Information provided »
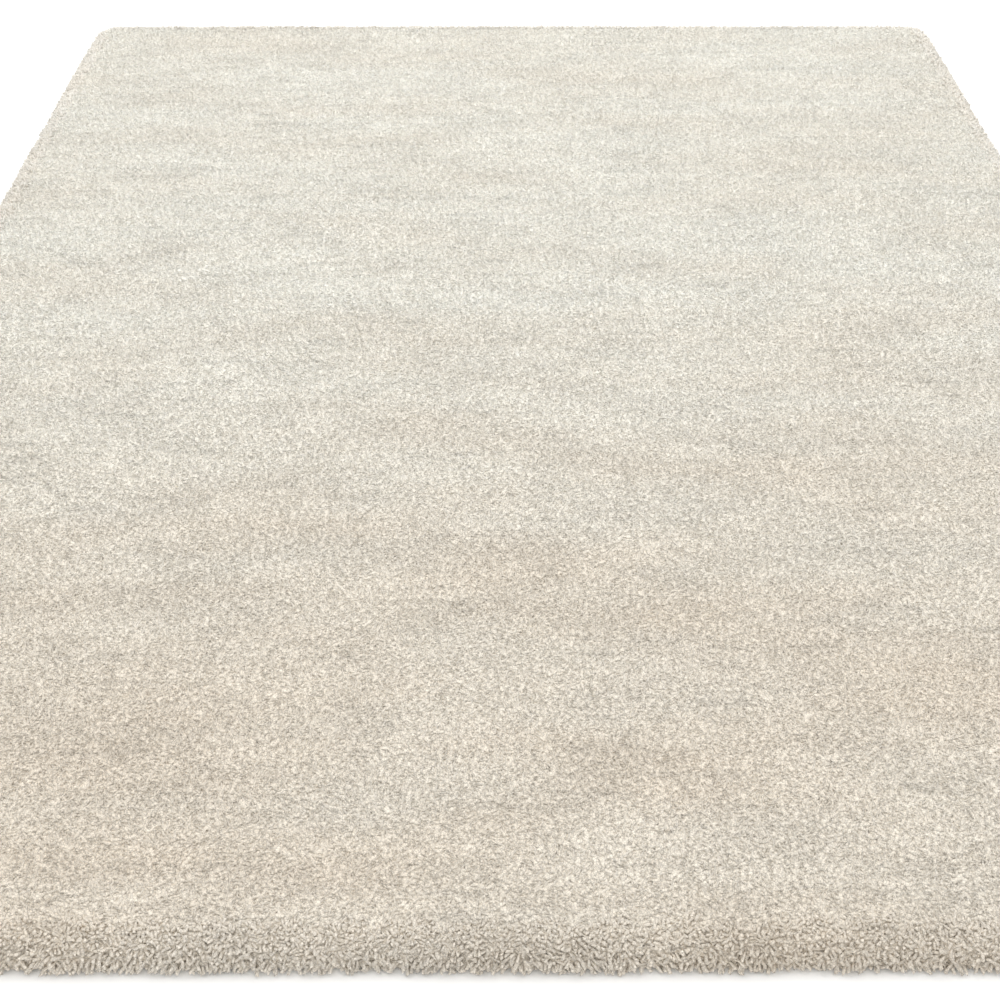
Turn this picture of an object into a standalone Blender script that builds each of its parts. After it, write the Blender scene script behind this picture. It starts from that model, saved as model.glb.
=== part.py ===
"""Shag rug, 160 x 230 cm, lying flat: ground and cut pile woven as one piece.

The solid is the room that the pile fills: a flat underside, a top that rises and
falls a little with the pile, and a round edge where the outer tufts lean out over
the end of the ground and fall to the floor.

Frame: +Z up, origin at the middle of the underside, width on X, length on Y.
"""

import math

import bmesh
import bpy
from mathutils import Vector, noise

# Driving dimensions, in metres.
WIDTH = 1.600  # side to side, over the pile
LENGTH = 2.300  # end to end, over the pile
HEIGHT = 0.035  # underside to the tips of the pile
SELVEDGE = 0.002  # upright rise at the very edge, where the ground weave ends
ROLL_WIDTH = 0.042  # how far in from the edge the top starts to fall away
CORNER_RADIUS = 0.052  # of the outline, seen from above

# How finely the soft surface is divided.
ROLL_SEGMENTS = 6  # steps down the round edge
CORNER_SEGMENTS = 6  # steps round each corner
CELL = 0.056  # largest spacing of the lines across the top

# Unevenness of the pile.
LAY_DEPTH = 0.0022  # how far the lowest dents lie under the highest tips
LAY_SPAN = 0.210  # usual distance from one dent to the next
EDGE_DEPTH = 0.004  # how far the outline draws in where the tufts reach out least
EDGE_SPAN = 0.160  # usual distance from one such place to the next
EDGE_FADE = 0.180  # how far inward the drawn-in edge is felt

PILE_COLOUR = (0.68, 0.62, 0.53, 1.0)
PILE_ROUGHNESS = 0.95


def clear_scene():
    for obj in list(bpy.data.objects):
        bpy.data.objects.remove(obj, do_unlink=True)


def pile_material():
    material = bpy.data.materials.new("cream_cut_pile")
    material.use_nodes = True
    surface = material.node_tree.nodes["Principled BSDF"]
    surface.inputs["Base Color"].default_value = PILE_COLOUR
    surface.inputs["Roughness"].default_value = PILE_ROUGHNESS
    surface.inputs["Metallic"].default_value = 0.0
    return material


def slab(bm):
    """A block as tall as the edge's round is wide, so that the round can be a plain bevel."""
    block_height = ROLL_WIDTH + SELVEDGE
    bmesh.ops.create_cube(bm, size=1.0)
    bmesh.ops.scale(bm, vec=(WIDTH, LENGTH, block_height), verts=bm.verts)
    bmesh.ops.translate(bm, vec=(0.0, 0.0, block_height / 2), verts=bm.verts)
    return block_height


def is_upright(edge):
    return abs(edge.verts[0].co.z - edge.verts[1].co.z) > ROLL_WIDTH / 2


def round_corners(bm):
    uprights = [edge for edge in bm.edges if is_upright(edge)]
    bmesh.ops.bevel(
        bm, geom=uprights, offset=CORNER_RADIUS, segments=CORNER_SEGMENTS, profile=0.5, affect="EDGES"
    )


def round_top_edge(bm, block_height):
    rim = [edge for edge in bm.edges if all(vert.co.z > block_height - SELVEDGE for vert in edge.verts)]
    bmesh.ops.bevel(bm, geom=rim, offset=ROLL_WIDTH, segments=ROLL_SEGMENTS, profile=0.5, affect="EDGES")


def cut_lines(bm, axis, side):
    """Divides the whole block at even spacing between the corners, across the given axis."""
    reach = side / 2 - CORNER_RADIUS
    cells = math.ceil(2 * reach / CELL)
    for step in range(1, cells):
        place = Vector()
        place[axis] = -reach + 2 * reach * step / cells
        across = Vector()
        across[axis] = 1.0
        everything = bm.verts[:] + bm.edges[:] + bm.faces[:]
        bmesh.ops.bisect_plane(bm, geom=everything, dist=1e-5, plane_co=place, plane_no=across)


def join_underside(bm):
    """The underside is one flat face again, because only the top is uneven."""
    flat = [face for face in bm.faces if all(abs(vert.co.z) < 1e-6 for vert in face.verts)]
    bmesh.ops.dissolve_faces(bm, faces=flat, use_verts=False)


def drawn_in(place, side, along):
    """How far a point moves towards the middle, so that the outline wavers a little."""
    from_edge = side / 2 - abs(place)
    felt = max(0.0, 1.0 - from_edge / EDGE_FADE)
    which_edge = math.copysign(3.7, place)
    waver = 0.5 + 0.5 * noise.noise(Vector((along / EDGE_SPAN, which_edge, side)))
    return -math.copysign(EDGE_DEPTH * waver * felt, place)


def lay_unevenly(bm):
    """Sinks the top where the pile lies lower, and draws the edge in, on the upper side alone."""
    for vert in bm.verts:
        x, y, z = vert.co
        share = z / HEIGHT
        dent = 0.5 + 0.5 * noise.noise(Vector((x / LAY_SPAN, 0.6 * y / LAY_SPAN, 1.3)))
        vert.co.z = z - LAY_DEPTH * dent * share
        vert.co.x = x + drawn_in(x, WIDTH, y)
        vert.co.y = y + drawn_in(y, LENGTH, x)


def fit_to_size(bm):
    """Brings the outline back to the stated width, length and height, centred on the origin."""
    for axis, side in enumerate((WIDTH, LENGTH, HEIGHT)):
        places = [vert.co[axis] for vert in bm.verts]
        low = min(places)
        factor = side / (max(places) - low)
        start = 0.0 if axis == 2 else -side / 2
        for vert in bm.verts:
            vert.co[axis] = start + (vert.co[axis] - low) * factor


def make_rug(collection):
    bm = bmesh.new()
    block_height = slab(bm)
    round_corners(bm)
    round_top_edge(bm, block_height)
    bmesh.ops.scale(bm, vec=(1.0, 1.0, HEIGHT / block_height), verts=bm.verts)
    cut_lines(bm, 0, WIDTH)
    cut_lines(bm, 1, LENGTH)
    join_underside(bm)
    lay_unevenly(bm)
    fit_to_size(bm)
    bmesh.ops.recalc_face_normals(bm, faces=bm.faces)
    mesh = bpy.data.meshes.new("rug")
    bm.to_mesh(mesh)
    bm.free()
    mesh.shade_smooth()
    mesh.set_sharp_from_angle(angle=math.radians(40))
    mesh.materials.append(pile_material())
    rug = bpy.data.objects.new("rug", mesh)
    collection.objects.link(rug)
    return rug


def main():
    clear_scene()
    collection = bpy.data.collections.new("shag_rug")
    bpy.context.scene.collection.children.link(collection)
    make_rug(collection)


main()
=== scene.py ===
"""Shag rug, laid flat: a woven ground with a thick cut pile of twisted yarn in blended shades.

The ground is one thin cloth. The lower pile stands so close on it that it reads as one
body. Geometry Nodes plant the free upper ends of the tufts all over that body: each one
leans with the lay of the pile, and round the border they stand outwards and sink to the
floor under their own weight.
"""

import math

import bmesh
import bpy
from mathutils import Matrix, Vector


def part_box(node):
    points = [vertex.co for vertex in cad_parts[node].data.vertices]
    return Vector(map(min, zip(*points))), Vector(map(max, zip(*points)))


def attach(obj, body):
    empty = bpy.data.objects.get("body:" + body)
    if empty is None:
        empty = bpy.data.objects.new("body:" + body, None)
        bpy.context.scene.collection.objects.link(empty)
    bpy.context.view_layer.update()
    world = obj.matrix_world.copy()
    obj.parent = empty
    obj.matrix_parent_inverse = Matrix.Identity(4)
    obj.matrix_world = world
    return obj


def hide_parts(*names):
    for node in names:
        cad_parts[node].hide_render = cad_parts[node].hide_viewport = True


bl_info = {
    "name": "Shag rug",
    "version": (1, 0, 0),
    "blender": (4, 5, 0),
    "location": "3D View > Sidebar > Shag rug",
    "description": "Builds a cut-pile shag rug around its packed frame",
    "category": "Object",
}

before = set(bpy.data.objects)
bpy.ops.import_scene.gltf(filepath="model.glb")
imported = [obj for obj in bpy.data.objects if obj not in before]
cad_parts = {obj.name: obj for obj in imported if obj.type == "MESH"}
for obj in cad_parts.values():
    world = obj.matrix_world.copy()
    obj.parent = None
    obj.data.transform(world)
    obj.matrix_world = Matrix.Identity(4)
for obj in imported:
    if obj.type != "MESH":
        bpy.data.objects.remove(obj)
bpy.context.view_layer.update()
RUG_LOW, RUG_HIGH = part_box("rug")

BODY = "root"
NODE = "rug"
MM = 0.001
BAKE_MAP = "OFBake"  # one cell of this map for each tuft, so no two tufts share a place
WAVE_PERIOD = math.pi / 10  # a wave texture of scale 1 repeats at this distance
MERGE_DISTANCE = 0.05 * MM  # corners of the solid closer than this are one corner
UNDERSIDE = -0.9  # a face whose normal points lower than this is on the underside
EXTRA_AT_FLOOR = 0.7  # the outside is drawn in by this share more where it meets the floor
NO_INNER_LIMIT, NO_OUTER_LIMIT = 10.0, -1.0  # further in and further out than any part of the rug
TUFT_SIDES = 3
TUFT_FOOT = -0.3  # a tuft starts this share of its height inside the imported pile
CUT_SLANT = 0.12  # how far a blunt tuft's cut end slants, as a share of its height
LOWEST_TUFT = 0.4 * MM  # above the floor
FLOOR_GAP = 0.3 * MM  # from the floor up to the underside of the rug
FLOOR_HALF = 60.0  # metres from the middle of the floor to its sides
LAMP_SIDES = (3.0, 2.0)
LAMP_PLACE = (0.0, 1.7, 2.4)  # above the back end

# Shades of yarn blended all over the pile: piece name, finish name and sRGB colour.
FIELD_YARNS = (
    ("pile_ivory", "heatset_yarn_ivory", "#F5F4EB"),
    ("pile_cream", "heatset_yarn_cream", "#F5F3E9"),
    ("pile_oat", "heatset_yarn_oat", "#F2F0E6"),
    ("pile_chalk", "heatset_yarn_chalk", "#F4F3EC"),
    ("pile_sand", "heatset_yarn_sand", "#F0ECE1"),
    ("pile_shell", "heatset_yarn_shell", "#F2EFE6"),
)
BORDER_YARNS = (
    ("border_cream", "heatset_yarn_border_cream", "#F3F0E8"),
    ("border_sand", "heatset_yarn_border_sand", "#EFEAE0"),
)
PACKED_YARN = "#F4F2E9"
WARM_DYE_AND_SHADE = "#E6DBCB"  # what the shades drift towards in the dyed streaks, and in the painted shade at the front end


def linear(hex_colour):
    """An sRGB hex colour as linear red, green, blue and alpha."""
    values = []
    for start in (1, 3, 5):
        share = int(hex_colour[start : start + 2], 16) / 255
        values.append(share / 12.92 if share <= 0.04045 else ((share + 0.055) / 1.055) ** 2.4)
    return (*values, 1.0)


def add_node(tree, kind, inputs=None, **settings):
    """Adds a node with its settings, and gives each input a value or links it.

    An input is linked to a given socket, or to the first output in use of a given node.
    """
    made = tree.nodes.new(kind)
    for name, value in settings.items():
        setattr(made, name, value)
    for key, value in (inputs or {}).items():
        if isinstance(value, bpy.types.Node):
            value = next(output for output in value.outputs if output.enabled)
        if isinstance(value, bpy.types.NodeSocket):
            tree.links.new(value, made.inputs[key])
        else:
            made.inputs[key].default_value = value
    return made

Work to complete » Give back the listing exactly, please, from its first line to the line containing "as one piece.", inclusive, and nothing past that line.

Finished task »
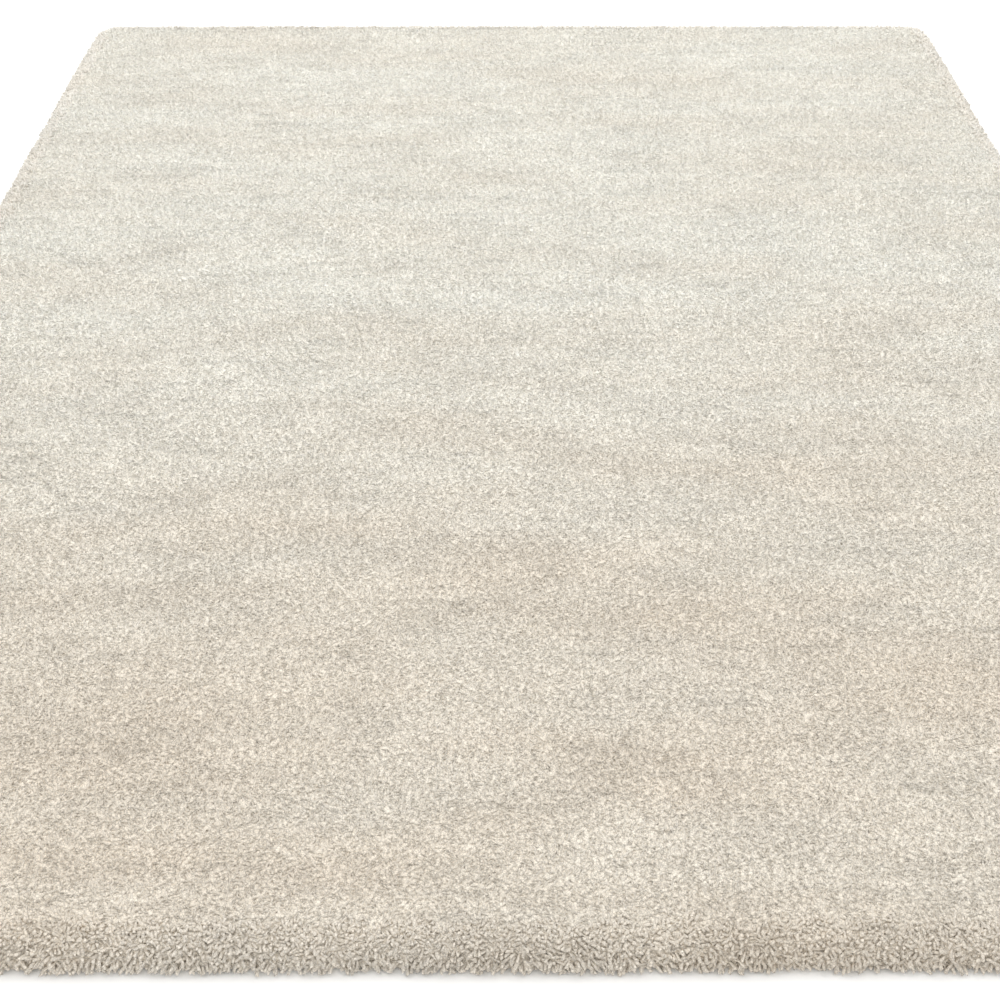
Turn this picture of an object into a standalone Blender script that builds each of its parts. After it, write the Blender scene script behind this picture. It starts from that model, saved as model.glb.
=== part.py ===
"""Shag rug, 160 x 230 cm, lying flat: ground and cut pile woven as one piece.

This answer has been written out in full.